Conception and Design: A Robust Communication Abstraction Layer
The root of the problem was the tight coupling of WebSocket management logic with our UI components and the lack of a clear state machine to describe the connection’s lifecycle. To solve this, my vision was to create an independent, reusable React Hook: useWebSocket.
This Hook had to meet several core requirements:
- State Machine Management: Explicitly manage the four connection states:
CONNECTING,OPEN,CLOSING, andCLOSED. - Automatic Reconnection: When the connection drops unexpectedly, it must automatically attempt to reconnect using an Exponential Backoff strategy to avoid overwhelming a recovering server with DDoS-like requests.
- Message Buffering: Messages sent by the user during a disconnect should not be discarded. They must be queued and sent sequentially once the connection is re-established.
- Clean API: Provide a simple interface to components, exposing the connection status, the latest received message, and a safe
sendMessagemethod. - Visual State Feedback: Use Sass/SCSS to strongly link the connection state to UI elements, giving users immediate and clear visual feedback.
For our tech stack, we decided against introducing third-party libraries like socket.io. While they offer out-of-the-box reconnection features, we wanted 100% control over the reconnection logic and message buffering strategy, while also keeping our stack lean.

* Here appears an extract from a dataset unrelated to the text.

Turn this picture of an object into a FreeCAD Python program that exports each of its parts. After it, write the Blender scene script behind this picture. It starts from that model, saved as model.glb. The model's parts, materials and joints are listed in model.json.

The native WebSocket API, combined with the powerful state management capabilities of React Hooks, was more than sufficient to build the resilience layer we needed.
Setting Up a Mock Server Environment
Before starting the frontend implementation, we needed a WebSocket server that could simulate an unstable network environment. A simple one can be quickly built using Node.js and the ws library. The key feature is that it can be manually restarted to test the client’s reconnection logic.
server.js:
// A simple WebSocket server for testing resilience
const WebSocket = require('ws');
const PORT = process.env.PORT || 8080;
const wss = new WebSocket.Server({ port: PORT });
let clientCounter = 0;
wss.on('connection', (ws) => {
clientCounter++;
const clientId = clientCounter;
console.log(`[Server] Client #${clientId} connected.`);
// Broadcast to all clients
const broadcast = (message) => {
wss.clients.forEach((client) => {
if (client.readyState === WebSocket.OPEN) {
client.send(JSON.stringify(message));
}
});
};
broadcast({
type: 'user_join',
payload: { id: clientId, count: wss.clients.size },
timestamp: new Date().toISOString()
});
ws.on('message', (message) => {
try {
const parsedMessage = JSON.parse(message);
console.log(`[Server] Received from Client #${clientId}:`, parsedMessage);
// Echo back the message with server timestamp
const response = {
...parsedMessage,
meta: {
serverTimestamp: new Date().toISOString(),
processedBy: 'main_server'
}
};
broadcast(response);
} catch (error) {
console.error(`[Server] Error parsing message from Client #${clientId}:`, error);
}
});
ws.on('close', () => {
console.log(`[Server] Client #${clientId} disconnected.`);
broadcast({
type: 'user_leave',
payload: { id: clientId, count: wss.clients.size },
timestamp: new Date().toISOString()
});
});
ws.on('error', (error) => {
console.error(`[Server] WebSocket error for Client #${clientId}:`, error);
});
});
console.log(`[Server] WebSocket server started on ws://localhost:${PORT}`);
console.log('[Server] Press CTRL+C to stop the server.');
process.on('SIGINT', () => {
console.log('\n[Server] Shutting down gracefully...');
wss.close(() => {
console.log('[Server] All connections closed.');
process.exit(0);
});
});
This server is basic but perfectly adequate for testing. We can start it with node server.js and then stop and restart it at will with CTRL+C during testing.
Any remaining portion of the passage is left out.